I know they're meant to be heroic, but God help me, those black masks make them look like 1) raccoons, and 2) criminals. Maybe something in red?

Groovy Quotes

    Mr. Incredible: No matter how many times you save the world, it always manages to get back in jeopardy again. Sometimes I just want it to stay saved! You know, for a little bit? I feel like the maid; “I just cleaned up this mess! Can we keep it clean for… for ten minutes?!”

    Mr. Incredible: Bomb Voyage.
    Bomb Voyage: Monsieur Incroyable!

    Helen: I love you, but if we’re going to make this work, you have to be more than Mr. Incredible.

    Violet: Normal? What do you know about normal? What does anyone in this family know about normal?
    Helen: Now wait a minute, young lady-
    Violet: We act normal, Mom, I want to be normal! The only normal one is Jack-Jack, and he’s not even toilet trained!

    Lucius: So now I’m in deep trouble. I mean, one more jolt of this death ray and I’m an epitaph. Somehow I manage to find cover and what does Baron von Ruthless do?
    Bob [laughing]: He starts monologuing.
    Lucius: He starts monologuing! He starts this, like, prepared speech about how feeble I am compared to him, how inevitable my defeat is, how the world will soon be his, yadda yadda yadda.

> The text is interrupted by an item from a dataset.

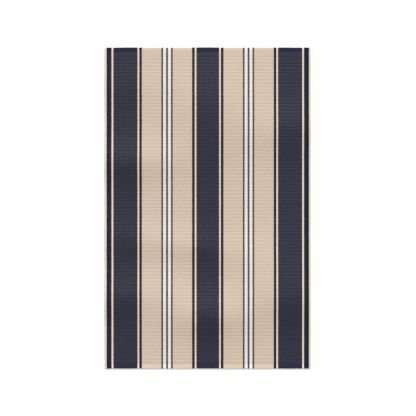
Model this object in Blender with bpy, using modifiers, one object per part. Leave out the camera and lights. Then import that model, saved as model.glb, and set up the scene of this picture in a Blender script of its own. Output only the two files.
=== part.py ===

    Bob: What are YOU waiting for?
    Little Boy on Tricycle: I don’t know. Something amazing, I guess.
    Bob: Me too, kid.

    Bob: It’s not a graduation. He’s moving from the 4th grade to the 5th grade.
    Helen: It’s a ceremony.
    Bob: It’s psychotic! They keep creating new ways to celebrate mediocrity.

    Bob: Are you saying that we shouldn’t help our customers?
    Mr. Huph: The law requires that I answer “no.”

    Edna [to Mr. Incredible]: My God, you’ve gotten fat.

    Mr. Incredible: You mean you killed off real heroes so that you could pretend to be one?
    Syndrome: Oh, I’m real all right. Real enough to defeat you! And I did it without your precious gifts. Your oh-so-special powers. I’ll give them heroics. I’ll give them the most spectacular heroics the world has ever seen! And when I’m old and I’ve had my fun, I’ll sell my inventions so that everyone can have powers. Everyone can be Super! And when everyone’s Super… no one will be.

    Edna: Supermodels. Hah! Nothing “super” about them – spoiled, stupid little stick figures with poofy lips who think only about themselves. Feh! I used to design for GODS!

    Syndrome: Oh no! Elastigirl? You married ELASTIGIRL?!? [sees kids] And got biz-ZAY!

    Lucius: Honey? Where’s my super suit?
    Honey: What?
    Lucius: Where – is – my – super – suit?
    Honey: I, uh, put it away.
    Lucius: Where?
    Honey: Why… do you need to know?
    Lucius: I need it!
    Honey: Don’t you think about running off doing no derrin’-do. We’ve been planning this dinner for two months!
    Lucius: The public is in danger!
    Honey: My evening’s in danger!
    Lucius: You tell me where my suit is, woman! We are talking about the greater good!
    Honey: Greater good? I am your wife! I’m the greatest good you are ever gonna get!

    Evil Henchman Watching TV News: Every time they run, we do a shot!

    Old Man #1: Did you see that? That’s the way to do it. That’s old school!
    Old Man #2: Yeah. No school like the old school.

    Underminer: Behold, the Underminer! I’m always beneath you, but nothing is beneath me! I hereby declare war on peace and happiness! Soon, all will tremble before me!

If You Liked This Movie, Try These:

  1. Sitting Duck Said,

    Personally I would argue that calling Buddy/Syndrome a sidekick gone bad is inaccurate, as he was a sidekick only in his own mind. Really he’s more of an obsessive fanboy to the point where it’s gone pathological.

  2. SergeOfArniVillage Said,

    I wonder how many people who read this review get the allusion to soylent green? XD

  3. Drew Said,

    Serge: All three of you are who I wrote that for.